In the Michael Bay-produced live-action movies, there was something a touch untoward feeling about a gigantic Michelangelo lusting after Megan Fox’s April. By having both characters be 15 here, the Leonardo-April crush feels more innocent, if one-sided. The same can’t quite be said for Splinter’s attraction to Scumbug, but that’s pointedly meant to be gross. Many of the mutants have had their personalities and even genders flipped, as if written by someone who knows nothing about them save what they look like. Hey, if you want strict canonical, there are a bazillion interpretations of TMNT out there already. At least one should work for you.
Till Next Time!
Perhaps the ending with so many strands left open feels less annoying because of the news that movie 2 just got approved.
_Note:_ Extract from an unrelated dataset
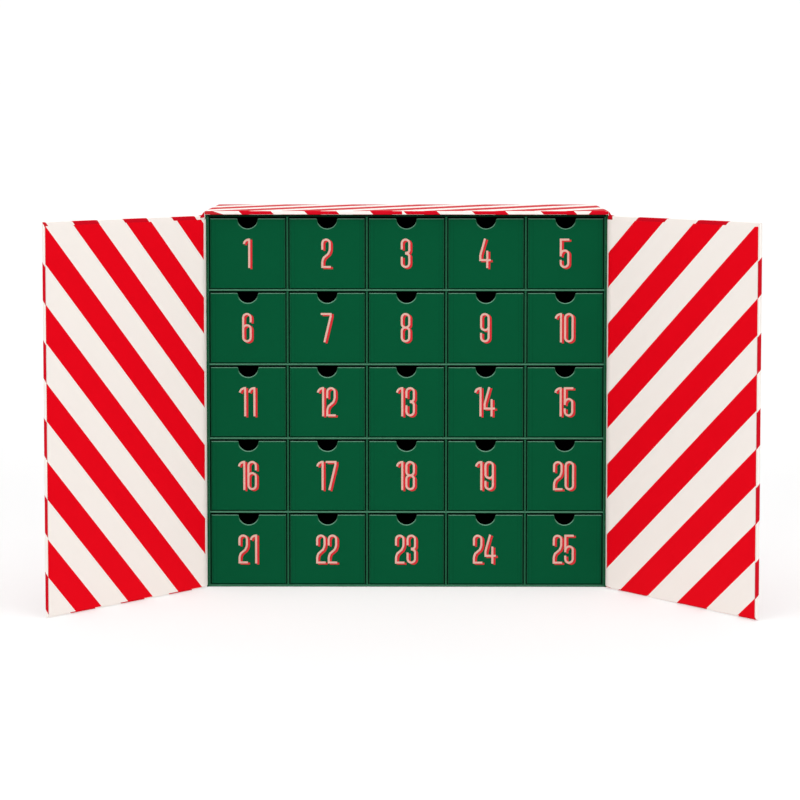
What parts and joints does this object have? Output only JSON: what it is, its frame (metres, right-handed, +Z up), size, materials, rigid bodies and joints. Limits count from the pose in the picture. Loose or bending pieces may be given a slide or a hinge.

On the one hand — great to have a new villain this time around. On the other, couldn’t the story have been condensed with a little more complexity and incorporated the sequel story too? Maybe that’s just the complaint of an adult without kids. But it’s also maybe not the thing to copy Spider-Verse on.
Mutant Mayhem thrives best in the character moments rather than the larger story anyway. The Turtles feel like real teens, still awkwardly working things out, and their aesthetic reflects that — outwardly very cool, inwardly not sure of its own true path yet. It’s hard to find a fresh take on this property, but Rowe feels at least halfway there.